» TASK: Going from the top of the data below, give again each line through the one containing "bottom_chamfer = 0.3; // [0.1:0.05:1.5]", both ends kept.

» STORED DATA:
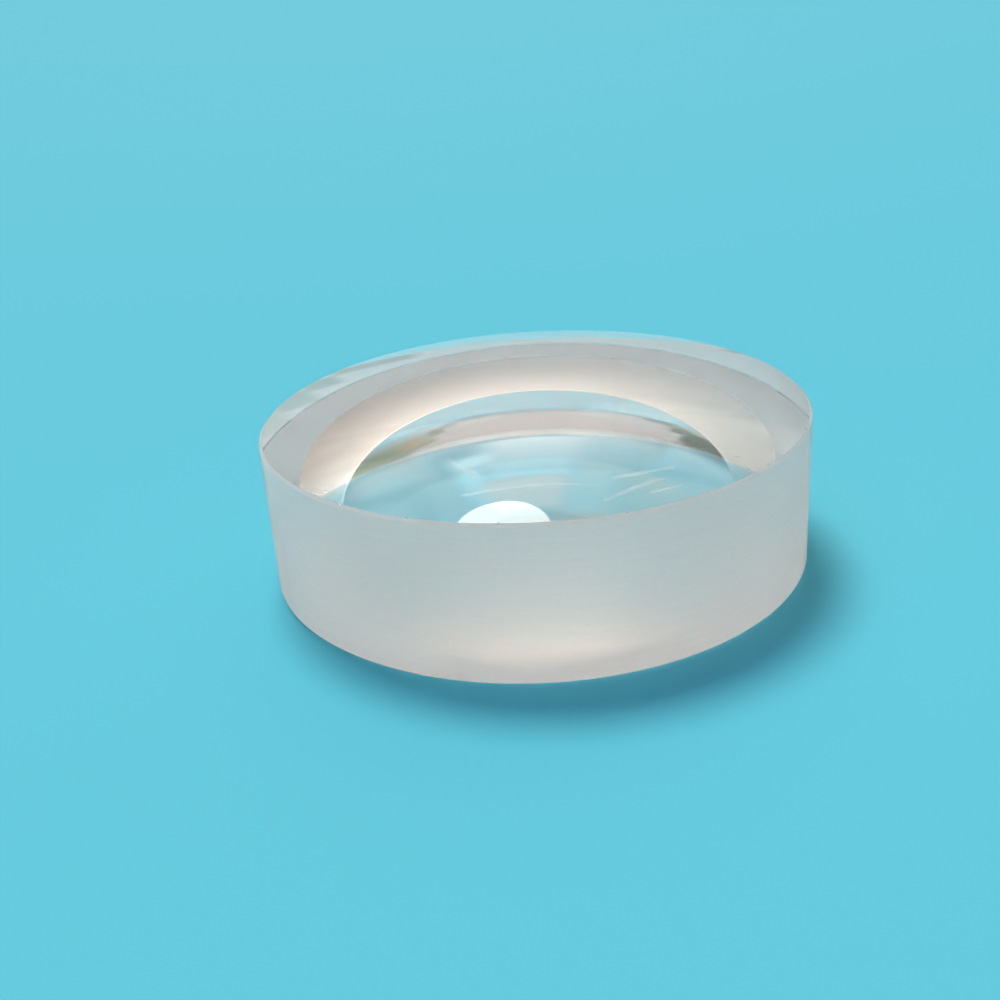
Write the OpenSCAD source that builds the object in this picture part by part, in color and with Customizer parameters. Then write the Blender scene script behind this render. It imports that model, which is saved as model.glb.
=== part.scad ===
// Meniscus lens: a thick round glass blank with a weak convex face on top, a deeper
// concave face below, a flat ring round the concave face that the lens stands on, and a
// fine-ground cylindrical edge with a small protective chamfer at each end.
//
// The frame: millimetres, +Z up along the optical axis, origin at the centre of the
// plane of the resting ring.

/* [Edge] */
// Outside diameter of the ground edge
lens_d = 60; // [54:0.5:90]
// Leg of the 45 degree chamfer between the edge and the convex face
top_chamfer = 0.3; // [0.1:0.05:1.5]
// Leg of the 45 degree chamfer between the edge and the resting ring
bottom_chamfer = 0.3; // [0.1:0.05:1.5]

/* [Faces] */
// Radius of curvature of the convex face on top
convex_r = 148; // [80:1:600]
// Radius of curvature of the concave face below
concave_r = 65; // [48:0.5:300]
// Glass thickness on the optical axis
centre_t = 15; // [8:0.1:30]
// Width of the flat resting ring, from the edge's diameter to the concave face
ring_w = 5.7; // [2:0.1:12]

/* [Hidden] */

// Height of a spherical cap of curvature radius r over a chord circle of radius a
function cap_height(r, a) = r - sqrt(r * r - a * a);

lens_r = lens_d / 2;
concave_a = lens_r - ring_w;                          // radius of the concave face's rim
hollow_h = cap_height(concave_r, concave_a);          // depth of the hollow at the axis
crown_z = hollow_h + centre_t;                        // highest point of the convex face
convex_a = lens_r - top_chamfer;                      // radius of the convex face's rim
rim_z = crown_z - cap_height(convex_r, convex_a);     // height of that rim
foot_r = lens_r - bottom_chamfer;                     // outer radius of the resting ring

facets = 360;

// A 45 degree cone, radius r at height z, that narrows upwards between two heights
module cone_up(r, z, z_low, z_high) {
    translate([0, 0, z_low])
        cylinder(h = z_high - z_low, r1 = r + z - z_low, r2 = r + z - z_high, $fn = facets);
}

// The round blank with both chamfers, still flat above and below
module chamfered_blank() {
    intersection() {
        cylinder(h = crown_z, r = lens_r, $fn = facets);
        cone_up(convex_a, rim_z, 0, crown_z);
        // the lower cone is the same cone turned over, and opens upwards from the foot
        cylinder(h = crown_z, r1 = foot_r, r2 = foot_r + crown_z, $fn = facets);
    }
}

// The ball whose upper cap is the convex face
module convex_ball() {
    translate([0, 0, crown_z - convex_r]) sphere(r = convex_r, $fn = facets);
}

// The ball that grinds the hollow out of the underside
module concave_ball() {
    translate([0, 0, hollow_h - concave_r]) sphere(r = concave_r, $fn = facets);
}

module lens() {
    color([0.80, 0.88, 0.88, 0.6])
        difference() {
            intersection() {
                chamfered_blank();
                convex_ball();
            }
            concave_ball();
        }
}

lens();
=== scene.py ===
"""A thick glass meniscus lens with a fine-ground edge, standing on its flat ring.

Everything is in metres, in the part's own frame: the optical axis is Z, the resting ring
lies in the plane z = 0 and the convex face looks up.
"""
import bpy
import math
import numpy as np
from mathutils import Matrix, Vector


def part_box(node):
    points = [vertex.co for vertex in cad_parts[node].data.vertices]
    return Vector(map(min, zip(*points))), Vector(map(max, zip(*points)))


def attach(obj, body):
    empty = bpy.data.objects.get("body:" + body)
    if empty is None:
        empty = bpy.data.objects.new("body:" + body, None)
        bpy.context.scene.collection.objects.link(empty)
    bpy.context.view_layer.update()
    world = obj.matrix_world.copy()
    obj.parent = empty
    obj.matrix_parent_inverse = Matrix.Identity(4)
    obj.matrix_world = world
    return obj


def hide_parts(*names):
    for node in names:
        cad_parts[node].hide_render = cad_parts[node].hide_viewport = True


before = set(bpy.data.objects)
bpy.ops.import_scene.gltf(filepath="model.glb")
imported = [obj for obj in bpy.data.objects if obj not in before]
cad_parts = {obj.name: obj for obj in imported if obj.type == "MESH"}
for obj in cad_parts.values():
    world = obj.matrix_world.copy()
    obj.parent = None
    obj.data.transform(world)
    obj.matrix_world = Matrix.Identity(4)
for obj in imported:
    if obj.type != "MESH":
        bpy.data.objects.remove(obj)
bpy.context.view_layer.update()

MM = 0.001

# ---------------------------------------------------------------- sizes of the lens
_, high_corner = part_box("lens")
LENS_R = high_corner[0]                  # outside radius of the ground edge
CROWN_Z = high_corner[2]                 # highest point of the convex face
CONVEX_R = 148 * MM                      # curvature radius of the convex face
CONCAVE_R = 65 * MM                      # curvature radius of the concave face
RING_W = 5.7 * MM                        # width of the flat resting ring
CHAMFER = 0.3 * MM                       # leg of both 45 degree chamfers
GLASS_IOR = 1.5168                       # common crown glass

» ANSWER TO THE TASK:
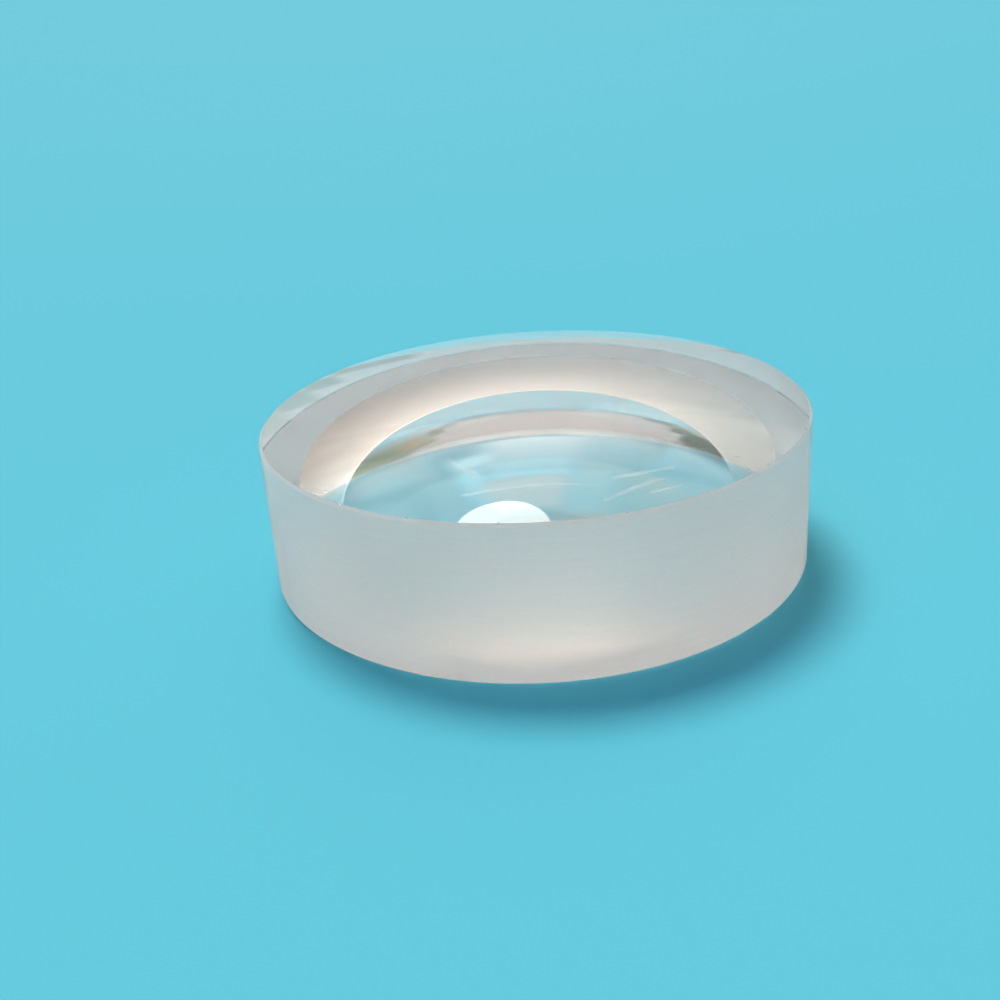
Write the OpenSCAD source that builds the object in this picture part by part, in color and with Customizer parameters. Then write the Blender scene script behind this render. It imports that model, which is saved as model.glb.
=== part.scad ===
// Meniscus lens: a thick round glass blank with a weak convex face on top, a deeper
// concave face below, a flat ring round the concave face that the lens stands on, and a
// fine-ground cylindrical edge with a small protective chamfer at each end.
//
// The frame: millimetres, +Z up along the optical axis, origin at the centre of the
// plane of the resting ring.

/* [Edge] */
// Outside diameter of the ground edge
lens_d = 60; // [54:0.5:90]
// Leg of the 45 degree chamfer between the edge and the convex face
top_chamfer = 0.3; // [0.1:0.05:1.5]
// Leg of the 45 degree chamfer between the edge and the resting ring
bottom_chamfer = 0.3; // [0.1:0.05:1.5]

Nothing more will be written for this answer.